WORKING DATA:
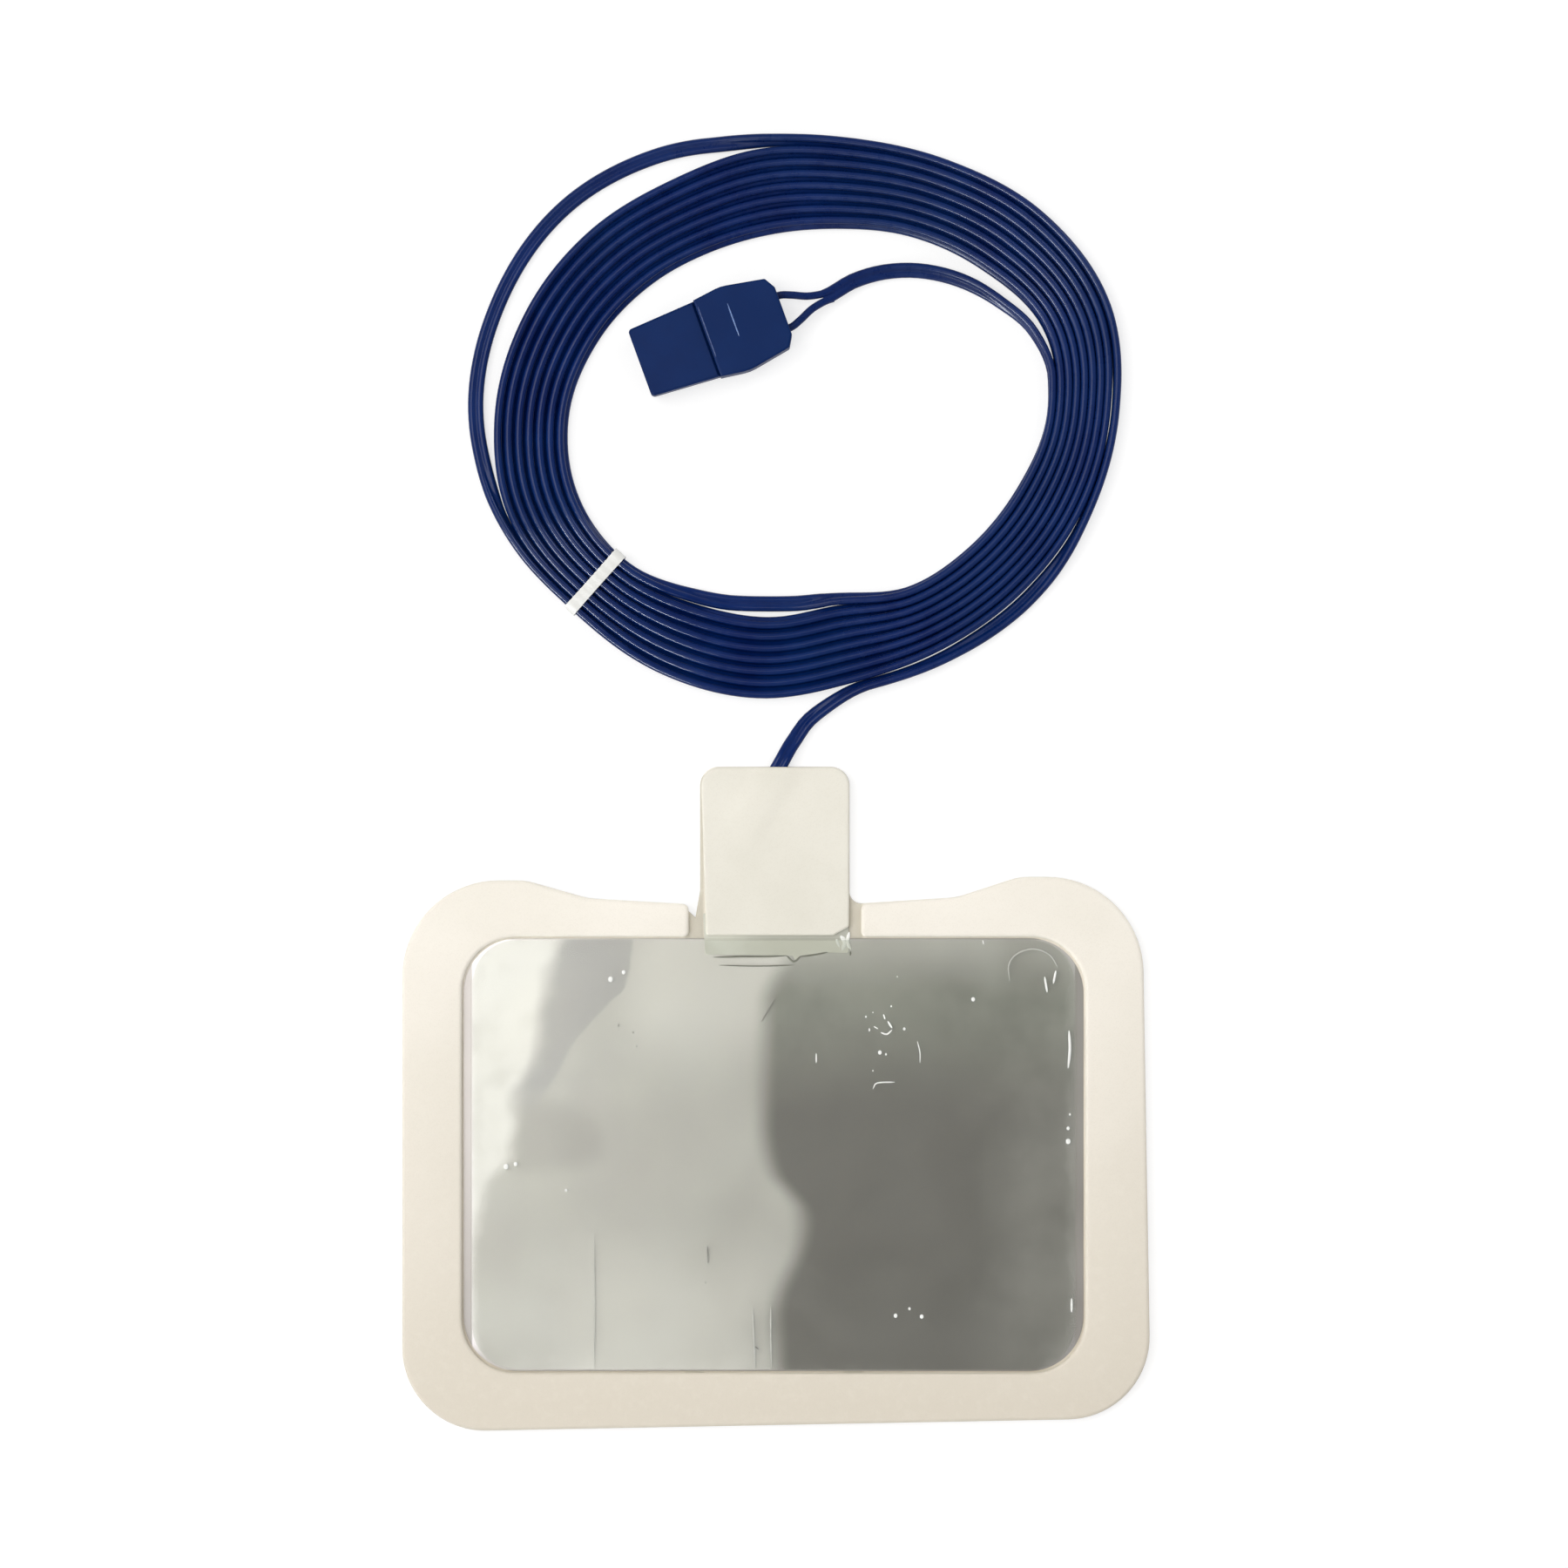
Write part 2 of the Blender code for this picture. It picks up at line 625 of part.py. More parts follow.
def core_legs(surface):
    """The two single cores between the split and the plug."""
    start = -GRIP_LENGTH - SPLIT_LENGTH + 2 * GAP
    near = (CORE_DIAMETER + GAP) / 2
    far = LEG_SPACING / 2
    forwards = PLUG.to_3x3() @ Vector((1, 0, 0))
    line = (
        (start, near),
        (start + SPLIT_LENGTH * 0.35, near + (far - near) * 0.3),
        (start + SPLIT_LENGTH * 0.7, near + (far - near) * 0.8),
        (-GRIP_LENGTH, far),
        (-GRIP_LENGTH + LEG_INSET, far),
    )
    for name, side in (("core_leg_left", -1), ("core_leg_right", 1)):
        route = [PLUG @ Vector((u, side * v, 0)) for u, v in line]
        tube(name, smooth_route(route, LEG_STEP, forwards, forwards), CORE_DIAMETER, surface)


def grip_outline(wall=0.0, front=0.0):
    """The grip seen from above, inset by a wall and set back from the front."""
    half = GRIP_WIDTH / 2 - wall
    back = -GRIP_LENGTH + wall
    bulge = half + GRIP_BULGE
    middle = -GRIP_LENGTH * 0.36
    side = [
        (-front, half, 0),
        (middle, bulge, GRIP_LENGTH / 2),
        (back + GRIP_CHAMFER, half - GRIP_BULGE, GRIP_ROUNDING),
        (back, GRIP_BACK_WIDTH / 2 - wall, GRIP_ROUNDING),
    ]
    return rounded(side + [(x, -y, radius) for x, y, radius in reversed(side)])


def grip_shell(name, side, surface):
    """One half of the grip, with room for the contacts, the nose's neck and the two cores."""
    half = GRIP_THICKNESS / 2
    outline = grip_outline()
    steps = [(0, BOND / 2), (0, half - GRIP_ROUNDING), (GRIP_ROUNDING * 0.3, half - GRIP_ROUNDING * 0.3)]
    steps.append((GRIP_ROUNDING, half))
    obj = loft(name, [at_height(inset(outline, edge), side * z) for edge, z in steps])
    room = half - GRIP_WALL
    cavity = prism(f"{name}_cavity", grip_outline(GRIP_WALL, FRONT_WALL), -room, room)
    mouth_half = NECK_THICKNESS / 2 + GAP
    mouth_low = (-2 * FRONT_WALL, -NECK_WIDTH / 2 - GAP, -mouth_half)
    mouth = box(f"{name}_mouth", mouth_low, (FRONT_WALL, NECK_WIDTH / 2 + GAP, mouth_half))
    tools = [cavity, mouth]
    for where in (-1, 1):
        hole = bar(f"{name}_hole", CORE_DIAMETER / 2 + GAP, -LEG_INSET, LEG_INSET, where * LEG_SPACING / 2)
        hole.data.transform(Matrix.Translation((-GRIP_LENGTH, 0, 0)) @ Matrix.Rotation(math.pi / 2, 4, "Z"))
        tools.append(hole)
    for tool in tools:
        tool.matrix_world = PLUG
        combine(obj, tool)
    return finish(obj, surface, PLUG)


def plug_nose(surface):
    """The nose with its neck and flange, and a slot through it for each contact."""
    root = NOSE_ROOT_WIDTH / 2
    half = NOSE_WIDTH / 2
    tall = NOSE_THICKNESS / 2
    outline = rounded([
        (GAP, root, 0),
        (GAP, -root, 0),
        (NOSE_LENGTH, -half, NOSE_CORNER),
        (NOSE_LENGTH, half, NOSE_CORNER),
    ])
    steps = [(NOSE_ROUNDING, -tall), (0, -tall + NOSE_ROUNDING), (0, tall - NOSE_ROUNDING), (NOSE_ROUNDING, tall)]
    obj = loft("plug_nose", [at_height(inset(outline, edge), z) for edge, z in steps])
    neck_end = -FRONT_WALL - GAP
    neck_low = (neck_end - FLANGE_LENGTH, -NECK_WIDTH / 2, -NECK_THICKNESS / 2)
    neck = box("nose_neck", neck_low, (NOSE_LENGTH / 2, NECK_WIDTH / 2, NECK_THICKNESS / 2))
    flange_low = (neck_end - FLANGE_LENGTH, -FLANGE_WIDTH / 2, -NECK_THICKNESS / 2)
    flange = box("nose_flange", flange_low, (neck_end, FLANGE_WIDTH / 2, NECK_THICKNESS / 2))
    for piece in (neck, flange):
        piece.matrix_world = PLUG
        combine(obj, piece, "UNION")
    for side in (-1, 1):
        across = side * SLOT_SPACING / 2
        low = (-NOSE_LENGTH, across - CONTACT_SLOT_WIDTH / 2, -CONTACT_SLOT_HEIGHT / 2)
        high = (2 * NOSE_LENGTH, across + CONTACT_SLOT_WIDTH / 2, CONTACT_SLOT_HEIGHT / 2)
        slot = box("nose_slot", low, high)
        slot.matrix_world = PLUG
        combine(obj, slot)
    return finish(obj, surface, PLUG)


def contact(name, side, surface):
    """A stamped spring contact: a strip with a bow in the slot, and an open barrel round the core."""
    low = -CONTACT_SLOT_HEIGHT / 2 + GAP
    back = -GRIP_LENGTH + LEG_INSET - BARREL_LENGTH
    front = NOSE_LENGTH - CONTACT_SETBACK
    line = [(back, 0), (front - 2 * CONTACT_BOW * 0.9, 0), (front - CONTACT_BOW, CONTACT_RISE), (front, 0)]
    lower = [(u, low + rise) for u, rise in line]
    upper = [(u, z + CONTACT_THICKNESS) for u, z in lower]
    across = side * SLOT_SPACING / 2
    half = CONTACT_WIDTH / 2
    profile = lower + upper[::-1]
    obj = loft(name, [[(u, across + v, z) for u, z in profile] for v in (-half, half)])
    barrel = side * LEG_SPACING / 2
    clear = CORE_DIAMETER / 2 + GAP
    wall = clear + CONTACT_THICKNESS
    sleeve_low = (back, barrel - wall, low)
    sleeve = box(f"{name}_sleeve", sleeve_low, (back + BARREL_LENGTH + GAP, barrel + wall, CORE_DIAMETER / 4))
    groove_low = (back - GRIP_LENGTH, barrel - clear, low + CONTACT_THICKNESS)
    groove = box(f"{name}_groove", groove_low, (0, barrel + clear, GRIP_THICKNESS))
    for tool, operation in ((sleeve, "UNION"), (groove, "DIFFERENCE")):
        tool.matrix_world = PLUG
        combine(obj, tool, operation)
    return finish(obj, surface, PLUG)


def main():
    clear_scene()
    foam = material("foam", (238, 232, 219), 0.85)
    strip = material("cover foam", (238, 236, 222), 0.8)
    foil = material("foil", (176, 176, 172), 0.3, 1.0)
    gel = material("gel", (200, 205, 200), 0.15)
    film = material("clear film", (225, 228, 225), 0.1)
    insulation = material("cord sheath", (16, 36, 86), 0.4)
    moulding = material("plug plastic", (27, 48, 94), 0.45)
    copper = material("copper", (184, 115, 80), 0.35, 1.0)
    plating = material("plated contact", (200, 198, 190), 0.3, 1.0)
    paper = material("tie", (242, 242, 239), 0.6)
    backing_foam(foam)
    foam_frame(foam)
    foil_plate(foil)
    gel_pad(gel)
    release_liner(film)
    insulating_film(film)
    tab_cover(strip)
    cord_entry(insulation)
    conductors(copper)
    crimps(plating)
    cord_lead(insulation)
    cord_coil(insulation)
    cord_tail(insulation)
    core_legs(insulation)
    coil_tie(paper)
    grip_shell("plug_grip_top", 1, moulding)
    grip_shell("plug_grip_bottom", -1, moulding)
    plug_nose(moulding)
    contact("contact_left", -1, plating)
    contact("contact_right", 1, plating)


main()
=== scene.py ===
"""Looks of a disposable return electrode for electrosurgery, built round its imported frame.

Metres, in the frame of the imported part: the pad lies on z = 0, +Y runs from the pad to its tab and lead.
"""

import math
import random

import bmesh
import bpy
import numpy as np
from mathutils import Matrix, Vector, geometry, noise


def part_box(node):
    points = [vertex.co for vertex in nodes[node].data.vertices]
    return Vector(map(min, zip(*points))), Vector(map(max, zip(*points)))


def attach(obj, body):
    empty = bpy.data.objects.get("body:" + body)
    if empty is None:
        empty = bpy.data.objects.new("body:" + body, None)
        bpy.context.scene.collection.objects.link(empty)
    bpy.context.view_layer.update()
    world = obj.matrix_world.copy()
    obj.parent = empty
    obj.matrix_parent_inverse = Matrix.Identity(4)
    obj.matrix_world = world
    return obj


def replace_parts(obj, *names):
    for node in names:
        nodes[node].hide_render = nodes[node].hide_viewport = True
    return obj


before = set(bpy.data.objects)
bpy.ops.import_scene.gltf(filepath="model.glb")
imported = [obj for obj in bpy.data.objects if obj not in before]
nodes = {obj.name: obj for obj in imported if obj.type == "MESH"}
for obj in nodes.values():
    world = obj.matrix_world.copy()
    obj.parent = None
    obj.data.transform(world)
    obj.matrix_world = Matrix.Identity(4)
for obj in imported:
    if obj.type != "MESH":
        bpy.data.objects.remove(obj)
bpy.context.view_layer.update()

# Photograph: its centre in the part's frame, how much of the table it covers, and where its pixels lie
VIEW_CENTRE = (0.00205, 0.0706)
VIEW_WIDTH = 0.351
CAMERA_HEIGHT = 1.4
FOCUS_HEIGHT = 0.002
SENSOR_WIDTH = 36
PIXEL = 0.000195
ORIGIN_PIXEL = (889.5, 1262)

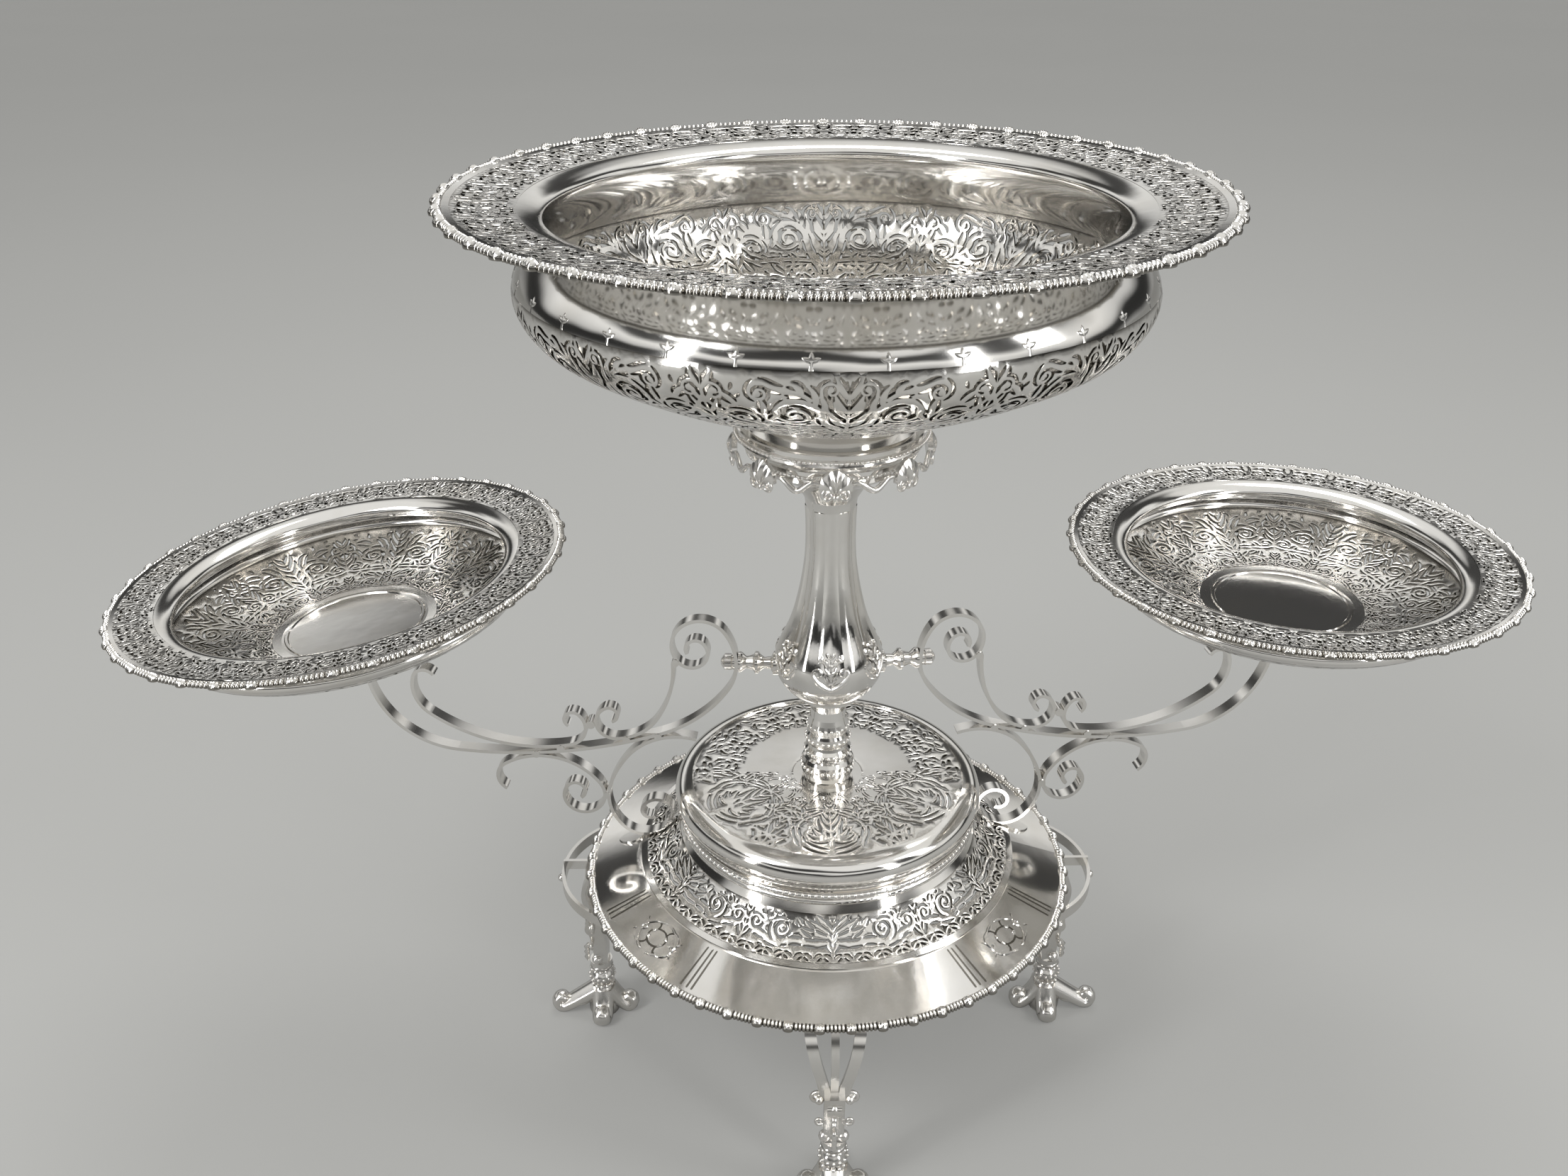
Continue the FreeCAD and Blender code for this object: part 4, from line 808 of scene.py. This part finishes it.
def bowl(name, body, outline, sizes, sectors, ornament, matrix, node, foot_r):
    """A bowl with pierced rim and wall. Sizes are the radii where the rim's and the wall's piercing begin
    and end, and the wall's highest level; sectors are how many repeats go round the rim and the wall."""
    rim_out, rim_in, wall_out, wall_in, belly_z = sizes
    flange = run_of(outline, lambda p: p[0] < rim_out, lambda p: p[0] < rim_in) + np.array([0, SHEET])
    rim = Surface(flange[::-1], 0.5 * (rim_out + rim_in), 1)
    slits = rim_slits(2 * math.pi * rim.reference / sectors[0], rim.height)
    v, f, s = cut_sheet(rim, Drawing(), sectors[0], azimuths(sectors[0]), SHEET, 0.14, 0.24, slits)
    parts = [(moved(v, matrix), f, s, PIERCED)]
    wall_run = run_of(outline, lambda p: p[1] < belly_z and p[0] < wall_out, lambda p: p[0] < wall_in)
    reference = 0.5 * (wall_out + wall_in) + 0.1 * wall_out
    wall = Surface(wall_run[::-1], reference, -1)
    width = 2 * math.pi * reference / sectors[1]
    drawing = Drawing()
    size = np.array([width / 78.54, wall.height / 98.0])
    for points, widths in ornament().strokes:
        drawing.add(points * size, widths * size.min())
    v, f, s = cut_sheet(wall, drawing, sectors[1], azimuths(sectors[1]), SHEET, 0.12, 0.3,
                        drawing.slits(width, wall.height), 0.05)
    parts.append((moved(v, matrix), f, s, PIERCED))
    edge = run_of(outline, lambda p: True, lambda p: p[0] < rim_out)
    neck = run_of(outline, lambda p: p[0] < rim_in + 0.1, lambda p: p[1] < belly_z and p[0] < wall_out)
    floor = run_of(outline, lambda p: p[1] < belly_z and p[0] < wall_in + 0.2,
                   lambda p: p[0] <= foot_r + 0.01)
    z = outline[-1][1]
    for plain in (band(edge, SHEET), band(neck, SHEET), band(floor, SHEET),
                  revolve([(foot_r + 0.1, z), (foot_r + 0.1, z + SHEET), (0.01, z + SHEET), (0.01, z)], 128),
                  revolve([(foot_r - 1.0, z + SHEET - 0.2), (foot_r - 1.6, z + SHEET + 0.5),
                           (foot_r - 2.6, z + SHEET + 0.5), (foot_r - 3.2, z + SHEET - 0.2)], 128)):
        parts.append((moved(plain[0], matrix), plain[1], None, POLISHED))
    make(name, body, parts, node)


bowl("central_bowl_sheet", "central_bowl_body", CENTRAL, (136.8, 114.5, 117.9, 52.0, 363.4), (30, 8),
     wall_ornament, Matrix.Identity(4), "central_bowl", 40.0)
v, f, s = shell_rim(139.0, 4.4, 390.7, 3.6, CENTRAL_SHELLS)
make("central_bowl_shell_border", "central_bowl_body", [(v, f, s, BORDER)], "central_border", 50)

# finials above the pierced band, and a fine row of dashes under the neck
above = Surface(run_of(CENTRAL, lambda p: p[1] < 372.0, lambda p: p[1] < 364.0)[::-1], 117.0, -1)
v, f, s = cut_sheet(above, trefoil(), FINIALS, azimuths(FINIALS, -84.4), LET_IN, 0.22, 0.22)
dashes = Drawing()
dashes.add([(0, 0.9), (0.6, 2.3)], [0.9, 0.9])
under = Surface(run_of(CENTRAL, lambda p: p[1] < 379.0, lambda p: p[1] < 375.0)[::-1], 110.0, -1)
v2, f2, s2 = cut_sheet(under, dashes, DASHES, azimuths(DASHES), LET_IN, 0.2, 0.2, height=3.4)
make("central_bowl_chasing", "central_bowl_body", [(v, f, s, CAST), (v2, f2, s2, CAST)])

# Side bowls
SIDE = spline([(92.2, -1.2), (80.1, -2.81), (71.4, -3.8), (69.6, -5.6), (73.0, -9.2), (77.0, -13.0),
               (71.0, -19.5), (58.0, -24.3), (44.0, -27.3), (31.0, -28.5)])
# azimuth, lean and the middle of each side bowl's mouth
SIDES = {"right": (8.3, 0.0, (200.10, 29.19, 234.08)), "left": (176.0, 6.0, (-205.70, 14.38, 233.87))}
for side, (azimuth, droop, centre) in SIDES.items():
    place = (Matrix.Translation(centre) @ Matrix.Rotation(math.radians(azimuth), 4, "Z")
             @ Matrix.Rotation(math.radians(droop), 4, "Y"))
    bowl(side + "_bowl_sheet", side + "_bowl_body", SIDE, (90.6, 75.5, 75.6, 35.5, -14.4), (28, 8),
         side_ornament, place, side + "_bowl", 31.0)
    v, f, s = shell_rim(92.2, 3.4, -2.0, 2.8, SIDE_SHELLS)
    make(side + "_bowl_shell_border", side + "_bowl_body", [(moved(v, place), f, s, BORDER)],
         side + "_border", 50)

# Base: dome, cove and tray
DOME = spline([(14.0, 137.8), (30.0, 138.1), (46.0, 138.1), (56.0, 137.8), (61.0, 137.1), (64.6, 135.4),
               (66.2, 132.2), (65.6, 128.4), (63.3, 124.8), (61.7, 121.6), (61.7, 119.6)])
top_run = run_of(DOME, lambda p: p[0] > 15.0, lambda p: p[0] > 59.6)
top = Surface(top_run[::-1], 40.0, -1)
top_width = 2 * math.pi * top.reference / PALMETTES
palmette = palmette_ornament(top_width, top.height)
v, f, s = cut_sheet(top, palmette, PALMETTES, (-150, -90, -30), SHEET, 0.12, 0.26,
                    palmette.slits(top_width, top.height, 0.9, 1.1, 9.0, 0), spread=3.0)
rear_parts = cut_sheet(top, Drawing(), 2 * PALMETTES, [15.0 + 30.0 * k for k in range(6)], SHEET, 0.12, 0.26,
                       rim_slits(top_width / 2, 18.0), spread=3.0)
shoulder = run_of(DOME, lambda p: p[0] > 59.4, lambda p: p[1] <= 119.61)[::-1]
middle = revolve([(2.56, 136.6), (15.2, 136.65), (15.2, 137.85), (2.56, 137.8)], 96)
plain = band(shoulder[::-1], -SHEET)
make("dome_sheet", "stand", [(v, f, s, CHASED), (*rear_parts, PIERCED), (*middle, None, POLISHED),
                             (*plain, None, POLISHED)], "dome")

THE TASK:
Using the entries above, extract exactly the span from the line with "190), 0.3, 1.0)" to the line with "zip(*points))), Vector(map(max, zip(*points)))", both lines included; leave out everything else.

THE RESULT:
    plating = material("plated contact", (200, 198, 190), 0.3, 1.0)
    paper = material("tie", (242, 242, 239), 0.6)
    backing_foam(foam)
    foam_frame(foam)
    foil_plate(foil)
    gel_pad(gel)
    release_liner(film)
    insulating_film(film)
    tab_cover(strip)
    cord_entry(insulation)
    conductors(copper)
    crimps(plating)
    cord_lead(insulation)
    cord_coil(insulation)
    cord_tail(insulation)
    core_legs(insulation)
    coil_tie(paper)
    grip_shell("plug_grip_top", 1, moulding)
    grip_shell("plug_grip_bottom", -1, moulding)
    plug_nose(moulding)
    contact("contact_left", -1, plating)
    contact("contact_right", 1, plating)


main()
=== scene.py ===
"""Looks of a disposable return electrode for electrosurgery, built round its imported frame.

Metres, in the frame of the imported part: the pad lies on z = 0, +Y runs from the pad to its tab and lead.
"""

import math
import random

import bmesh
import bpy
import numpy as np
from mathutils import Matrix, Vector, geometry, noise


def part_box(node):
    points = [vertex.co for vertex in nodes[node].data.vertices]
    return Vector(map(min, zip(*points))), Vector(map(max, zip(*points)))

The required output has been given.